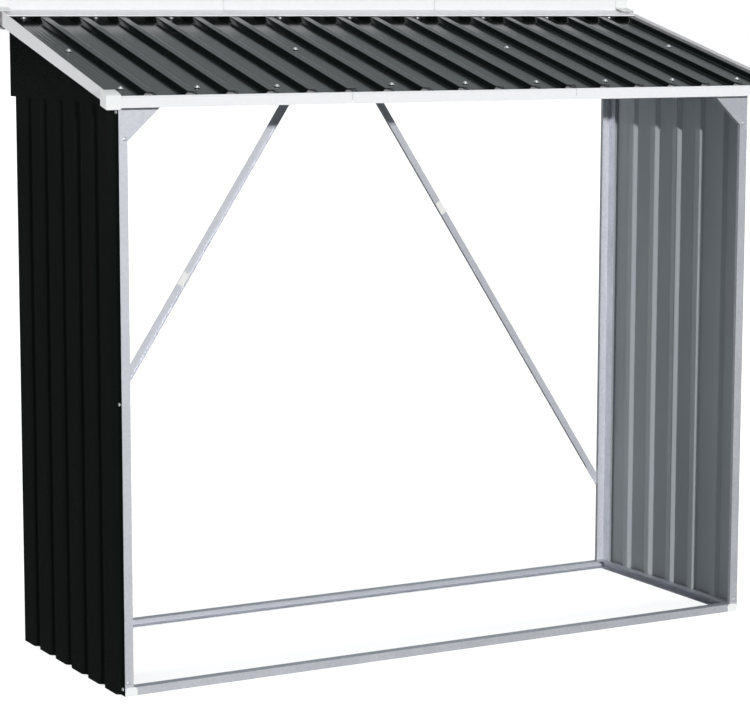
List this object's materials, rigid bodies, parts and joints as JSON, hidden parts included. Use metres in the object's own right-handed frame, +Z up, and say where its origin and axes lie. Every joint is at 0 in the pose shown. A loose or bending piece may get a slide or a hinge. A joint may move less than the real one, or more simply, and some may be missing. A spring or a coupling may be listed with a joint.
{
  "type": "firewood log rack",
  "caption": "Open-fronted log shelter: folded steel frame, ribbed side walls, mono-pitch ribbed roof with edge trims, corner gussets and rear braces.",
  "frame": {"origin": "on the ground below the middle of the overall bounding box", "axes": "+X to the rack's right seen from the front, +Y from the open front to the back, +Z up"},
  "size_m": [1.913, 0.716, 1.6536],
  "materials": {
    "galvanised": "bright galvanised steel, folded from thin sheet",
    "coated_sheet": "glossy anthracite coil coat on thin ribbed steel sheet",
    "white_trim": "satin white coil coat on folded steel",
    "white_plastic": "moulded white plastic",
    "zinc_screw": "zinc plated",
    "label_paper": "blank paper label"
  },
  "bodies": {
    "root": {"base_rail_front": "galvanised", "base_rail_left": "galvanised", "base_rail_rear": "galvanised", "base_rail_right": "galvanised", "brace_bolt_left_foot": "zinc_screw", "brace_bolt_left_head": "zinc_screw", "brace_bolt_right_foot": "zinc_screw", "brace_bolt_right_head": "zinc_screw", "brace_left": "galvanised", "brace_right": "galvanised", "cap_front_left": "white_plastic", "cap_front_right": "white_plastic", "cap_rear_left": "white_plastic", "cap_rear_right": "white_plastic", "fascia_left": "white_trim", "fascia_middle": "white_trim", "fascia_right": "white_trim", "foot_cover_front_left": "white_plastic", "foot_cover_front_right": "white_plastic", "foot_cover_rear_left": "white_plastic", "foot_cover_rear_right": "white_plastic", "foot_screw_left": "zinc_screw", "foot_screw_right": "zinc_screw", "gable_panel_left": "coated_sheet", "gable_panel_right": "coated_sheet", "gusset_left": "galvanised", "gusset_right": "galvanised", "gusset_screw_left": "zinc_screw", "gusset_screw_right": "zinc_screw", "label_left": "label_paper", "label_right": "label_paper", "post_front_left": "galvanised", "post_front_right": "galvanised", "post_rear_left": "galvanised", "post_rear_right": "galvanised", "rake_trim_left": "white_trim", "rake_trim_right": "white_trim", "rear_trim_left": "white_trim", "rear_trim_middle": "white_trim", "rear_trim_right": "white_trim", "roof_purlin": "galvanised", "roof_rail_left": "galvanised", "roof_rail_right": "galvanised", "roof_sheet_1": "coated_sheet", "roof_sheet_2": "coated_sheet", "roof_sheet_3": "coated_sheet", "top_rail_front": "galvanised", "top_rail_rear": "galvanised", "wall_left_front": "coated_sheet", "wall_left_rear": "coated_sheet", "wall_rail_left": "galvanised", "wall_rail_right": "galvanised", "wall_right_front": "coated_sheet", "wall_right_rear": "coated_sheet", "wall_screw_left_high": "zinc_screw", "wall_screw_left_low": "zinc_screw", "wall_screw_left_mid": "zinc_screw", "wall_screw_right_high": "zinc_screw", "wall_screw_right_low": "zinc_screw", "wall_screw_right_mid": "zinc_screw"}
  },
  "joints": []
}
———
== REQUIRED WORK ==
Which lines contain the word "bodies"? Return each of them.

== WORKED SOLUTION ==
List this object's materials, rigid bodies, parts and joints as JSON, hidden parts included. Use metres in the object's own right-handed frame, +Z up, and say where its origin and axes lie. Every joint is at 0 in the pose shown. A loose or bending piece may get a slide or a hinge. A joint may move less than the real one, or more simply, and some may be missing. A spring or a coupling may be listed with a joint.
  "bodies": {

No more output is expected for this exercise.